Newspapers. The first rough draft of history is available online back at least to the 1700’s, in multiple archives, and from a variety of nations. In addition to mainstream publications like the New York Times, there are a host of others that offer important insights into corners of world history. like the Baltimore Afro American , the Johannesburg Sunday Times or the Sydney Morning Herald.

I haven’t even mentioned patents, copyright, trademarks, corporate annual reports (a particularly easy one!), and other electronic materials already available, though not search-engine-available.

Wouldn’t adding all this to a Google search just hopelessly clutter up the results page? It could, but it doesn’t have to.

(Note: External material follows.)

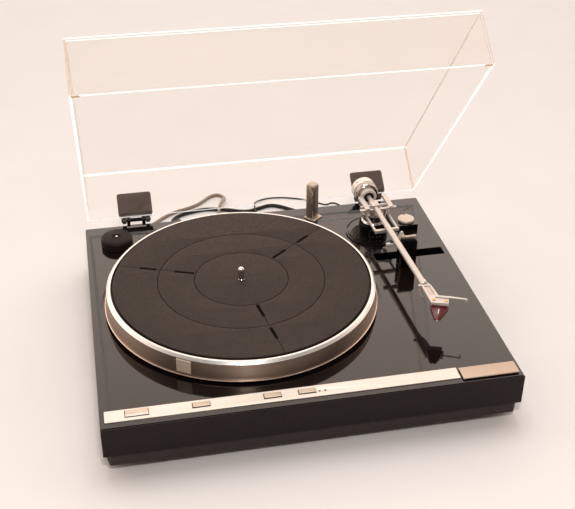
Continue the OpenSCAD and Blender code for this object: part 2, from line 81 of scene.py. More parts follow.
PLATTER = DECK @ moved(*SPINDLE)
ARM = DECK @ moved(*PIVOT) @ turned(ARM_REST)
TUBE = ARM @ moved(0, 0, TUBE_Z)
SHELL_IN_ARM = moved(3.4, -214.5) @ turned(-SHELL_TURN)
SHELL = TUBE @ SHELL_IN_ARM
COVER = DECK @ moved(0, *HINGE) @ turned(-OPEN, "X") @ moved(0, -HINGE[0], -HINGE[1])
ALONG_Y = turned(-90, "X")
ALONG_X = turned(90, "Y")

# Camera, as the photograph was taken

CAMERA_AT = (25.5, -765, 738.4)
CAMERA_DOWN, CAMERA_TURN, CAMERA_ROLL = 32.79, 11.51, 0.33
CAMERA_LENS = 65.39


def make_camera():
    camera = bpy.data.objects.new("camera", bpy.data.cameras.new("camera"))
    camera.data.lens = CAMERA_LENS
    camera.data.sensor_width = 36
    camera.data.clip_start = 0.05
    look = turned(-CAMERA_TURN) @ turned(90 - CAMERA_DOWN, "X") @ turned(CAMERA_ROLL)
    camera.matrix_world = Matrix.Translation(DECK @ Vector(CAMERA_AT)) @ look
    bpy.context.collection.objects.link(camera)
    bpy.context.scene.camera = camera


make_camera()

# Shapes, each added to a mesh that is drawn in millimetres


def new_mesh():
    return bmesh.new()


def add_mesh(bm, part, at=None):
    """Adds the finished mesh part to bm, moved by the matrix at."""
    data = bpy.data.meshes.new("part")
    part.to_mesh(data)
    part.free()
    if at is not None:
        data.transform(at)
    bm.from_mesh(data)
    bpy.data.meshes.remove(data)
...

A search that recognizes that there is a lot of highly-relevant material in, say, a court case, could simply ask a question like “Do you wan’t to see these results with court cases included?”

Well…do you?

pafalafaga aka David Sarokin

Google searches and the plus sign

Friday, May 19th, 2006

The Google search syntax accepts a plus sign in front of a search term. There are two situations where you might want to do this.

Firstly, a plus sign tells Google that you really truly honestly do want to search for a common term. A simple search for book a love returns mostly results that contain the more common phrase “Book of Love”.

Searching for book +a love fixes this; so does searching for “book a love” if you want the words to appear in that order – because common terms within a phrase are always matched.

A second use of the plus sign is to tell Google not to mess with your search term. A search for well yields a page cluttered with results for Wells Fargo, whereas these are absent from a search for +well.

The plus sign is not a search operator that I would use often, but just occasionally it’s a useful tool to get some unwanted entries off the search results list.